Fu fondato all’interno del Real Albergo dei poveri anche un lanificio, impiegato all’inizio nella produzione d’indumenti militari, nel quale furono occupati circa trecento reclusi: molti ragazzi ciechi erano addetti al travaglio della lana.

Fra le attività presenti nel “Reclusorio” dai documenti ritrovati, si ha notizia di un’ attività manifatturiera di tinture, una produzione di piccoli chiodi, un laboratorio artigianale del maestro calzolaio Aldostro, uno del maestro falegname Filippo, una fabbrica di tele secondo il metodo dell’inglese Macmen.
L’azione di recupero oggi ancora in atto di tale luogo storico della città di Napoli non può e non deve prescindere da quanto sopra descritto: la storia della cultura artigianale partenopea .

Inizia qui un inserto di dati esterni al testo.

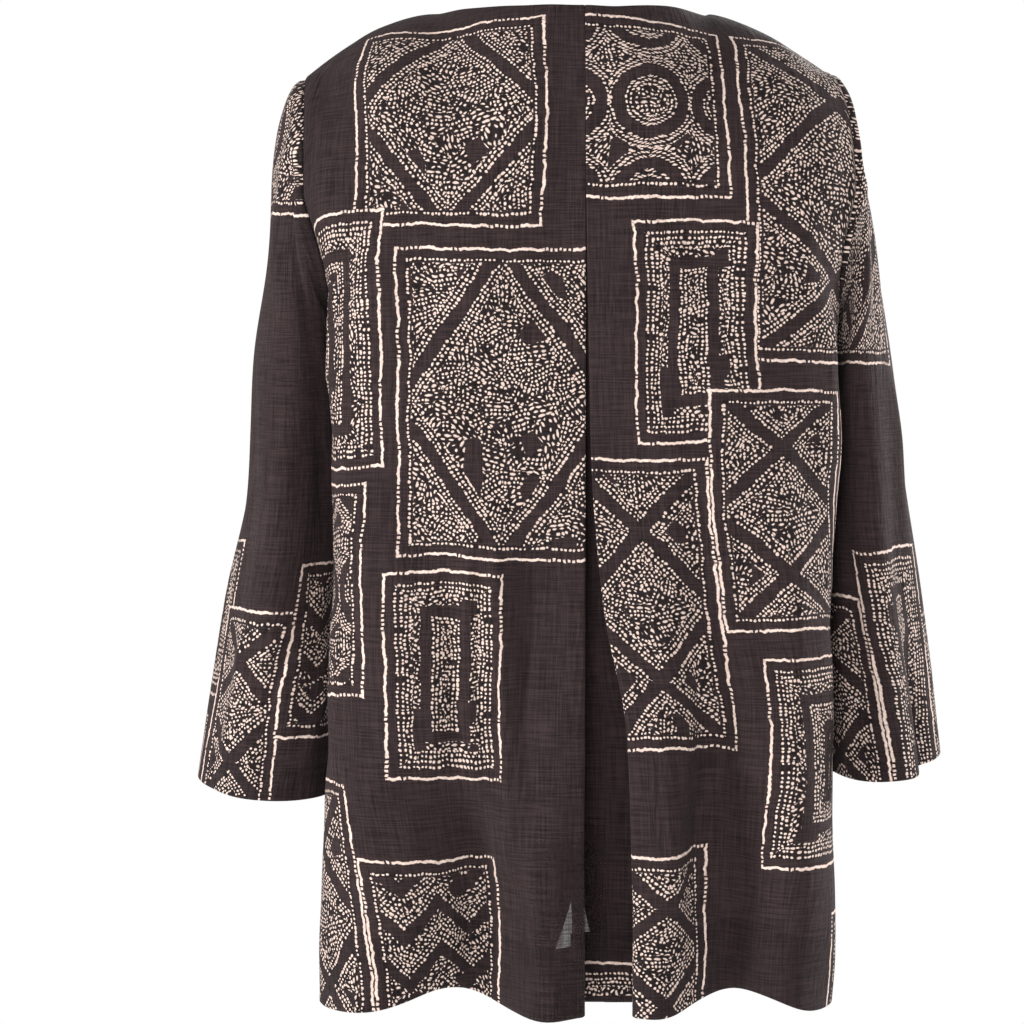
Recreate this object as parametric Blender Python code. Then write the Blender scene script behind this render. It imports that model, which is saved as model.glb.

Ancora oggi questo edificio può essere destinato alla storia e alla salvaguardia “delle Arti della città”, all’interno del quale se ne sentono gli antichi rumori della produttività e se ne avverte la laboriosità , sostenendo un settore produttivo come quello artigianale , per il quale la cultura partenopea è conosciuta in tutti il mondo.